I’m very interested in this book, the title isn’t mentioned here, but I looked it up and it’s called Forces of Labor: Workers’ Movements and Globalization since 1870
This next section is about another of Moody’s books, The Rank and File Strategy
“Moody proposes that crosssectoral ‘transitional’ organisations and multi-union campaigns, like Labor Notes or Our Walmart, can play the role of connecting shop floor organising to larger class-wide and movement politics”
“Rather than lay out the further details of that argument here, I’m going to supplement it by explaining the role I think trans and queer workers play in this strategic elaboration”
Here we go, finally!
“Socialists and communists must recognise and engage the uneven development of class consciousness. We have to recognise that this unevenness is rooted in experiences that are particular – but ones which foreshadow and make possible the development of a class consciousness. The implications of this goes beyond the politics of ‘bread and butter’, to one of bread and roses.”
I fucking knew it. Rose emoji.
“Roses here signify a humane and insurgent response to and recognition of the deeper and universal depredations and alienations of working-class exploitation: from the length of the workweek as a perpetual site of struggle, to the experience of direct violent repression by the state and the family, to the embodied humiliations and alienations of working-class subjectivity that are particularly crystallised in the experiences of trans and queer workers”
“This transgender workerism will allow us to think through a left strategy with a practical shot of achieving utopia.”
Are you serious? A practical shot of achieving utopia???
This is ridiculous idealism.
And somehow that utopia is meant to be achieved through labour organising and electoralism? There’s not even a hint of a mention of anti-capitalism through revolution
“A wave of rail and port blockades in Canada, by and in solidarity with the Wet’suwet’en people (and echoing the Dakota Access Pipeline struggle) have demonstrated potential for white and indigenous workers as effective comrades”
I wish more white people effectively allied with Wet’suwet’en land defenders.
“In the present and historically, trans/queer people have also tended to find themselves grouped into key nodes of distribution and logistics networks”
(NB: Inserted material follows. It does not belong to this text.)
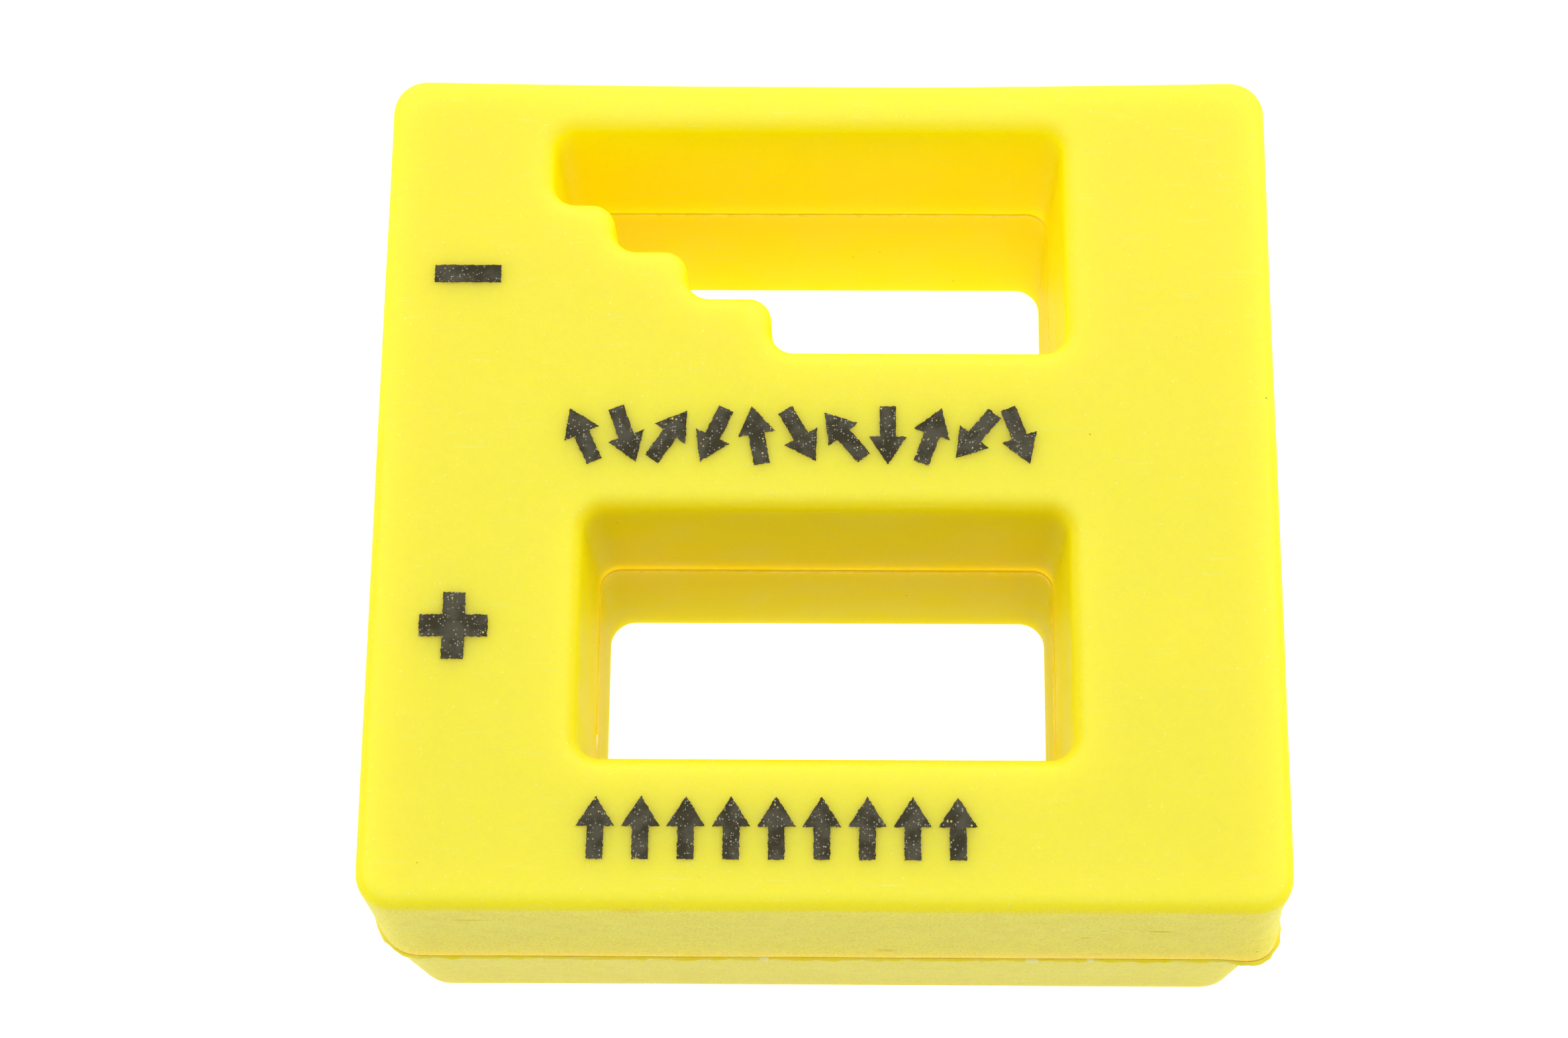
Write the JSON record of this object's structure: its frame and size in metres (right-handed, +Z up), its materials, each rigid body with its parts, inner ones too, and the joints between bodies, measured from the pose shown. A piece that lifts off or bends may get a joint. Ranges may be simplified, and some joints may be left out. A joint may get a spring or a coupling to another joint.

This is a really white-centric viewpoint. 44% of Black trans women in the US are sex workers. A few anecdotes about queer people working as long haul truckers is not really the same as queer people “tend[ing]” to those jobs. This whole essay is rife with unconfirmed claims and extrapolations based on anecdotal evidence and supposition.
Queer people exist in every job, but that doesn’t equate to statistical tendencies for queer people to be in those jobs.